Ihering's antwren is 8.5 to 9.5 cm long and weighs 7.5 to 9 g. It is a smallish bird with a shortish tail. Adult males of all three subspecies have dark gray upperparts with a hidden white patch between the shoulders. Their wings are dark gray with white-tipped black coverts. Their tail is dark gray. Their lower cheeks, throat, upper breast, and center of their lower breast are black. The rest of their underparts are a paler gray than the upperparts except for a whitish center to the belly. Adult females of the nominate subspecies have blue-gray upperparts. Their throat is whitish and their underparts pale buff. Subadult males resemble adult females with a blotchy black throat. Females of subspecies M. i. heteroptera have an ochraceous tinge to their upperparts and buff tips to their wing coverts. Females of subspecies M. i. oreni have a pale horn forehead, supercilium, and ring around the eye. Their upperparts are pure gray and the wing coverts' spots are white. The sides of their neck, throat, and belly are yellow-ochre.

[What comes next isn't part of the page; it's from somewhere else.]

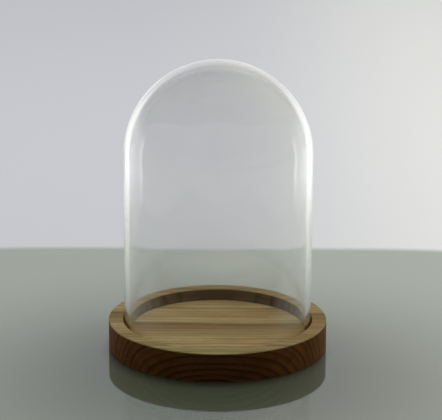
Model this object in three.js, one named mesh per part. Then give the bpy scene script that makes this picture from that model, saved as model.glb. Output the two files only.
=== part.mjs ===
// Display dome: a clear glass bell that stands in the round recess of a turned, solid wooden base.
// Millimetres, +Z up. The origin is the centre of the base's underside.
import * as THREE from "three";

// Driving dimensions of the wooden base.
const BASE_DIAMETER = 140;
const BASE_THICKNESS = 19;
const RECESS_DIAMETER = 121.6; // the glass stands in it with 0.8 mm to spare all round
const RECESS_DEPTH = 7.4;
const BASE_EDGE_ROUND = 0.9; // sanded outer edges, top and bottom
const RECESS_LIP_ROUND = 0.5; // sanded edge at the mouth of the recess
const RECESS_CORNER_ROUND = 0.6; // what the turning tool leaves between recess wall and floor

// Driving dimensions of the glass dome.
const GLASS_DIAMETER = 120;
const GLASS_HEIGHT = 176;
const GLASS_WALL = 3.5;
const RESTING_GAP = 0.3; // between the glass rim and the recess floor

// How finely the round shapes are divided.
const TURNED_SEGMENTS = 72; // a multiple of 4, so that the full diameter lies on X and on Y
const SMALL_ROUND_STEPS = 3;
const RIM_STEPS = 6;
const CROWN_STEPS = 14;

const RECESS_FLOOR_Z = BASE_THICKNESS - RECESS_DEPTH;

// Points along an arc of a turned profile, where x is the radius and y the height.
// Angles are in degrees, anticlockwise from the +X direction.
function arc(centreX, centreY, radius, fromDegrees, toDegrees, steps) {
  return Array.from({ length: steps + 1 }, (_, step) => {
    const degrees = fromDegrees + ((toDegrees - fromDegrees) * step) / steps;
    const angle = THREE.MathUtils.degToRad(degrees);
    const x = centreX + radius * Math.cos(angle);
    const y = centreY + radius * Math.sin(angle);
    return new THREE.Vector2(x, y);
  });
}

// Turns a profile about the Z axis. The profile starts and ends on the axis and keeps the material
// on its left, so that the faces point out of the solid.
function turned(profile) {
  const geometry = new THREE.LatheGeometry(profile, TURNED_SEGMENTS);
  return geometry.rotateX(Math.PI / 2);
}

// A solid disc with a shallow round recess turned into its top, and every edge sanded.
function woodBase() {
  const radius = BASE_DIAMETER / 2;
  const recessRadius = RECESS_DIAMETER / 2;
  const edgeX = radius - BASE_EDGE_ROUND;
  const topEdgeY = BASE_THICKNESS - BASE_EDGE_ROUND;
  const lipX = recessRadius + RECESS_LIP_ROUND;
  const lipY = BASE_THICKNESS - RECESS_LIP_ROUND;
  const cornerX = recessRadius - RECESS_CORNER_ROUND;
  const cornerY = RECESS_FLOOR_Z + RECESS_CORNER_ROUND;
  const profile = [
    new THREE.Vector2(0, 0),
    ...arc(edgeX, BASE_EDGE_ROUND, BASE_EDGE_ROUND, -90, 0, SMALL_ROUND_STEPS),
    ...arc(edgeX, topEdgeY, BASE_EDGE_ROUND, 0, 90, SMALL_ROUND_STEPS),
    ...arc(lipX, lipY, RECESS_LIP_ROUND, 90, 180, SMALL_ROUND_STEPS),
    ...arc(cornerX, cornerY, RECESS_CORNER_ROUND, 0, -90, SMALL_ROUND_STEPS),
    new THREE.Vector2(0, RECESS_FLOOR_Z),
  ];
  const wood = new THREE.MeshStandardMaterial({ color: 0x75664a, roughness: 0.6, metalness: 0 });
  const mesh = new THREE.Mesh(turned(profile), wood);
  mesh.name = "wood_base";
  return mesh;
}

// An even-walled shell: a straight tube closed by a half-round crown, open below, with a
// fire-polished rim. It is modelled with its rim on the plane z = 0.
function glassDome() {
  const outerRadius = GLASS_DIAMETER / 2;
  const innerRadius = outerRadius - GLASS_WALL;
  const rimRadius = GLASS_WALL / 2;
  const crownCentreY = GLASS_HEIGHT - outerRadius;
  const profile = [
    ...arc(0, crownCentreY, innerRadius, 90, 0, CROWN_STEPS),
    ...arc(innerRadius + rimRadius, rimRadius, rimRadius, -180, 0, RIM_STEPS),
    ...arc(0, crownCentreY, outerRadius, 0, 90, CROWN_STEPS),
  ];
  const glass = new THREE.MeshStandardMaterial({
    color: 0xeaf0ec,
    roughness: 0.02,
    metalness: 0,
    transparent: true,
    opacity: 0.35,
  });
  const mesh = new THREE.Mesh(turned(profile), glass);
  mesh.name = "glass_dome";
  return mesh;
}

const base = woodBase();
const dome = glassDome();
dome.position.z = RECESS_FLOOR_Z + RESTING_GAP;

const displayDome = new THREE.Group();
displayDome.name = "display_dome";
displayDome.add(base, dome);

export default displayDome;
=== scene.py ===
"""Looks of the display dome: a blown glass bell standing in the recess of a turned wooden base."""

import math

import bmesh
import bpy
from mathutils import Matrix, Vector, noise


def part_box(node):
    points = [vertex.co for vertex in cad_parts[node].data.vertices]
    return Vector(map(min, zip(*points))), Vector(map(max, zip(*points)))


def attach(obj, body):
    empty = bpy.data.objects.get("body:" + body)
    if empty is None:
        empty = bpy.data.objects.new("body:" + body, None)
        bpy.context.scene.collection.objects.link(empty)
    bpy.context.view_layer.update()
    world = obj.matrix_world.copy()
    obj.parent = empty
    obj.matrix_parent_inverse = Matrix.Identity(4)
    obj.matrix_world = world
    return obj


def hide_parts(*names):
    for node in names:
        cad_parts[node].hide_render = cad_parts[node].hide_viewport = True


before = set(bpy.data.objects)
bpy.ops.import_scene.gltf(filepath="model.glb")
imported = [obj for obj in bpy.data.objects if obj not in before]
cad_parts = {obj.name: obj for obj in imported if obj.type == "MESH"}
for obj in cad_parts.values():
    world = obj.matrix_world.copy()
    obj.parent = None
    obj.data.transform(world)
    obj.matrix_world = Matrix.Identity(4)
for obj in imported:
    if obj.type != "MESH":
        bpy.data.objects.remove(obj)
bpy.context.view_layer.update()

MM = 0.001

# Sizes that the boxes of the two CAD nodes give, in metres.
base_low, base_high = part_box("wood_base")
glass_low, glass_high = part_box("glass_dome")
BASE_RADIUS = base_high.x
BASE_TOP = base_high.z
GLASS_RADIUS = glass_high.x
GLASS_BOTTOM = glass_low.z
GLASS_TOP = glass_high.z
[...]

==Distribution and habitat==

Ihering's antwren is a bird of the western Amazon Basin south of the Amazon. The nominate subspecies is found in south-central Brazil from the drainages of the rios Jiparaná and Roosevelt east to the Rio Tapajós and south into Rondônia. Subspecies M. i. heteroptera is found in southwestern Brazil from the headwaters of the Rio Juruá east to the Rio Madeira. Subspecies M. i. oreni is found in east-central and southeastern Peru, extreme northwestern Bolivia, and far western Brazil's Acre state.

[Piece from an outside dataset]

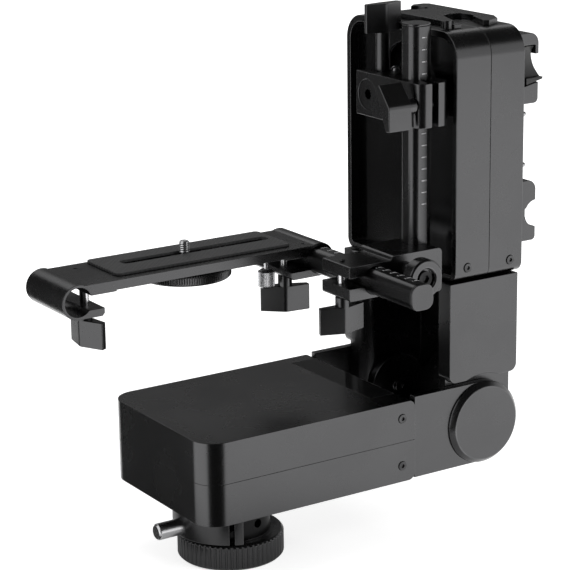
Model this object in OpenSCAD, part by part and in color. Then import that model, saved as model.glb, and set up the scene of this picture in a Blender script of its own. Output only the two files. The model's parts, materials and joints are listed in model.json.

Ihering's antwren inhabits the understorey to mid-storey of evergreen forest in the lowlands, of both terra firme and transitional forest types. Subspecies M. i. oreni is very strongly associated with, and possibly restricted to, stands of Guadua bamboo. The other two subspecies favor areas with heavy vine tangles with or without bamboo. In elevation the species occurs below about 400 m.

==Behavior==
===Movement===

Ihering's antwren is believed to be a year-round resident throughout its range.

===Feeding===

The diet of Ihering's antwren is not known in detail but is probably mostly mostly insects and spiders. It forages singly, in pairs, or in family groups, and usually as part of a mixed-species feeding flock. It feeds mostly between about 3 and 10 m above the ground. It seeks prey by gleaning live leaves, and also takes prey from clusters of dead leaves, vine tangles, and along branches by gleaning, reaching, lunging, and with short sallies from a perch. Subspecies M. i. oreni apparently mostly takes prey from bamboo leaves and stems.

===Breeding===

The breeding season of Ihering's antwren is almost unknown. Observations in Peru hint that it spans at least July to November there. The species' nest has not been formally described but from photographs appears to be a deep cup. The clutch size is apparently two eggs; both parents incubate the clutch and provision the young. The incubation period and time to fledging are not known.

===Vocalization===

The songs of the three subspecies of Ihering's antwren differ somewhat, but are generally "a countable series of intense, downslurred 'peer' notes". The song of subspecies M. i. oreni is higher pitched than those of the other two subspecies. The subspecies' calls are apparently alike, "a disyllabic 'pe-weet', second syllable a sharp downslurred whistle".

==Status==

The IUCN has assessed Ihering's antwren as being of Least Concern. It has a large range; its population size is not known and is believed to be decreasing. No immediate threats have been identified. It is considered "uncommon and somewhat local" and occurs in a few large protected areas. "More surveys are needed in order better to assess the species' distribution and population status in Brazil."